作品を製作するにあたって、工夫を凝らしたり重点を置いた点はどのような所ですか?

鈴木さん:スタレコを作る中でスタレコにしかできない付加価値をつけることに注力しました。スタレコはユーザーのことを考え、設計されています。例えば勉強を始める時。iPhoneを手放せないと悩む学生は常にiPhoneを手元におく習性があります。iPhoneを無理やり排除するのではなく利用する、スタレコは「iPhoneを裏返す」動作を計測のトリガーとし「iPhoneを見ないようにして集中する」ことに対して直感的かつ簡単なインタラクションであり、このアプリに最適だと考えています。

これから生み出していきたいものや、課題として捉えていることはありますか?

鈴木さん:今後は心拍変動による集中度合いの推定をより正確にし、記録の自動化を目指しています。そのためには多くのデータを分析する必要があり、スタレコを多くのユーザーに使ってもらい勉強中の心拍データを集めることが課題です。高校生だからできることも多いですが、未成年という括りになるとどうしても大人の力を借りなければいけません。今このアプリは赤字なのですが、サービスとしての価値をあげて黒字で運営したいです。アプリ運営費の問題も今後、解決すべき課題だと感じています。

アワードに応募するまで「STEAM教育」という言葉を聞いたことはありましたか?どのようなイメージをお持ちですか?

鈴木さん:STEAM教育はなんとなく理系の自分にあっているのかな程度で正直あまり知りませんでした。

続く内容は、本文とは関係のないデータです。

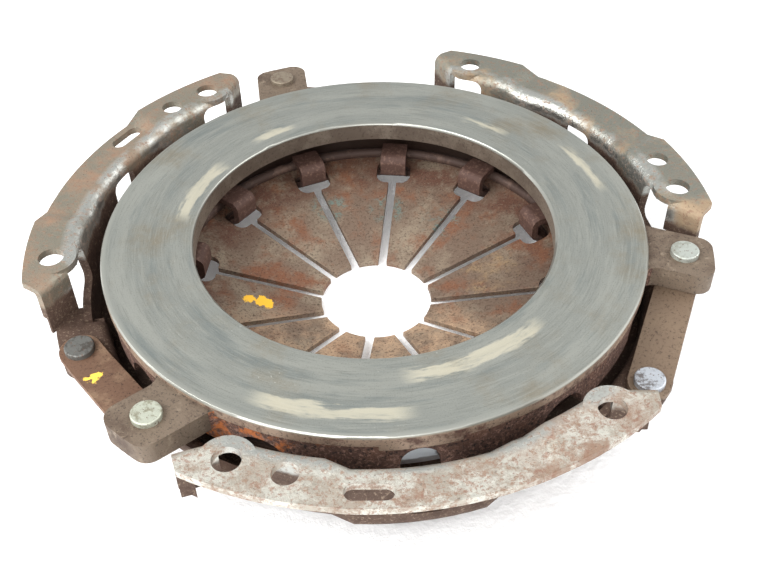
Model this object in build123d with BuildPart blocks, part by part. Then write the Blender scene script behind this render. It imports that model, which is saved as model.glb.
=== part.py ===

少し堅苦しいイメージでしたが、実際にやってみると自分のやりたいこととあっていて技術の掛け合わせだと感じています。また様々な学問を通して、実践的なデザイン思考が自然と養われました。

今後、どんなことにチャレンジしたいですか?

鈴木さん:最近は3D造形やドローン、建築、経営学と経済学に興味があります。様々な分野に興味があるため、学問を横断的に学べる大学へ進学したいと考えています。私には興味のあることがたくさんあるからこそ、掛け合わせた新たなアイデアを生み出すことができます。大学でも自分のアイデアをカタチにして研究したいです。そのきっかけとして最近はドローンを始めました。ドローンもやりつつ、今は家庭用3Dプリンターの購入をして学びたいです。今後も自分のやりたい!を原動力に挑戦して精進していきたいです。

次回に向けた意気込み、あるいはこれからアワードに応募する学生に、一言メッセージをお願いします。

鈴木さん:自分の身近な問題を発見し、課題と定義する。それを自分の持つスキルで解決する。一番楽しいのは、アイデアを少しずつカタチにしていく作業だと知りました。まだまだ私のアイデアも改善すべき点ばかりですが、このカタチになっていく過程はつくる人にしか味わうことのできない特権だと思います。どんなアイデアでもとりあえずカタチにしてみてほしいです。私はアイデアをカタチにする、『ものづくりをする人』はとても特別な人間だと思っています。